It’s week two out here on Eastern Brothers and seabird activity is ever increasing! We’ve had a season record of 180 black guillemots, 29 common eiders and 7 common terns. This year is an island record for tern nests, totaling three with three eggs each, which is one more pair than they had observed last year; one of the males in the third pair is even banded, meaning he’s returned from a previous year and made Eastern Brothers home!

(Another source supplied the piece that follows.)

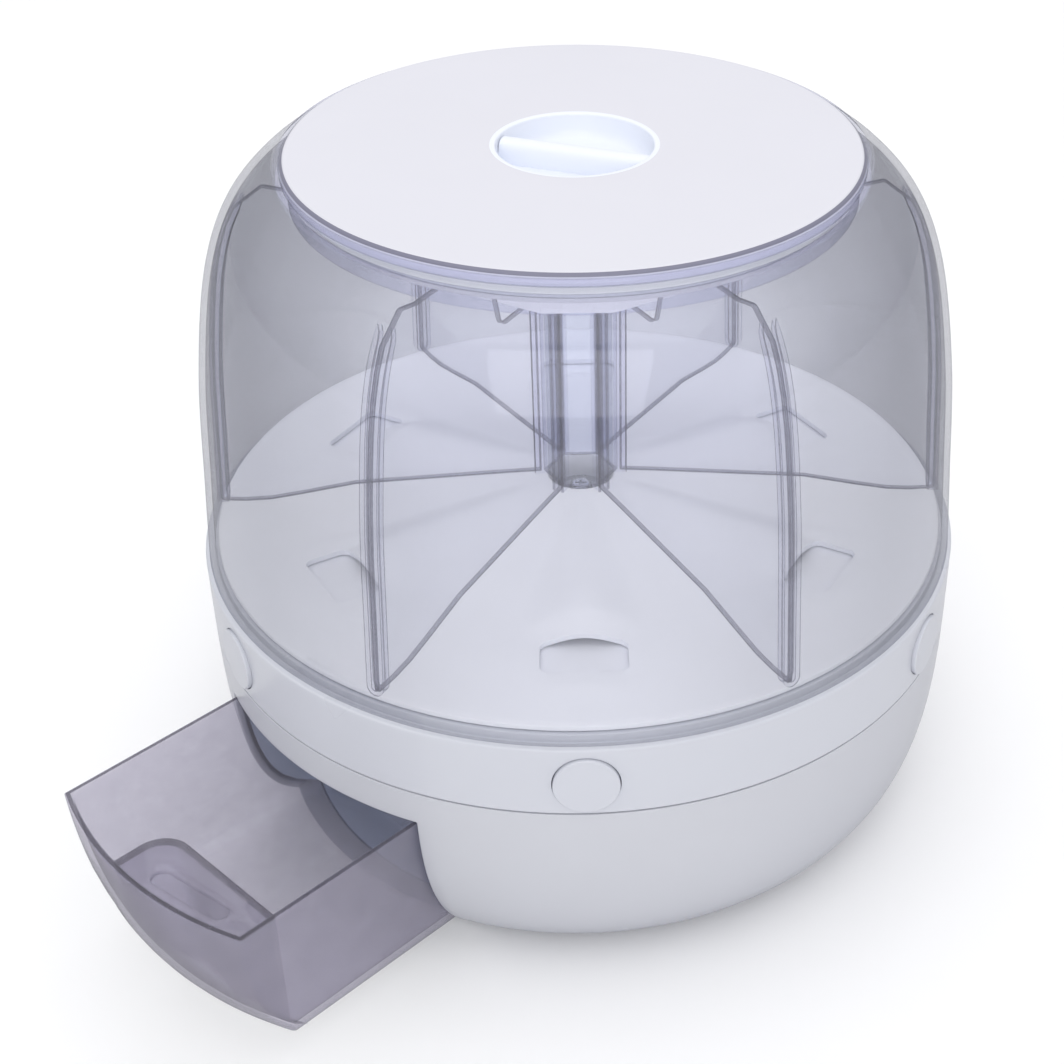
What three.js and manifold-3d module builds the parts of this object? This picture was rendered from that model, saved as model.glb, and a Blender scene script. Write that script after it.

As one of our main objectives here being monitoring black guillemot productivity, we’ve been actively searching for their burrows. Guillemots lay their eggs in small cracks and crevasses on the steep slopes of the island, so burrow searching is usually an intense all-day effort. It’s our job to get our hands dirty and meticulously check every crevice for their eggs (it’s surprising how little space they need to raise their chicks, sometimes a powerful LED flashlight is even needed just to see their eggs!) They typically lay two eggs, which are about the size of an Easter egg and are white with specks of brown. We’ve mainly been finding them on the southern end of Eastern Brothers, but our most recent searching efforts have discovered them on just about every spot on the island. So far, we’ve marked 29 burrows, but we expect these numbers to triple as more pairs take refuge and lay their eggs.
Although this is a seabird island at heart, it’s also the temporary home for many migrating songbirds, including: savannah sparrow, magnolia warbler, cedar waxwing, and Eastern Wood-Pewee. The island is also home to a variety of marine life, such as harbor seals and harbor dolphins; we even saw a Great White Shark going after a school of fish close to shore!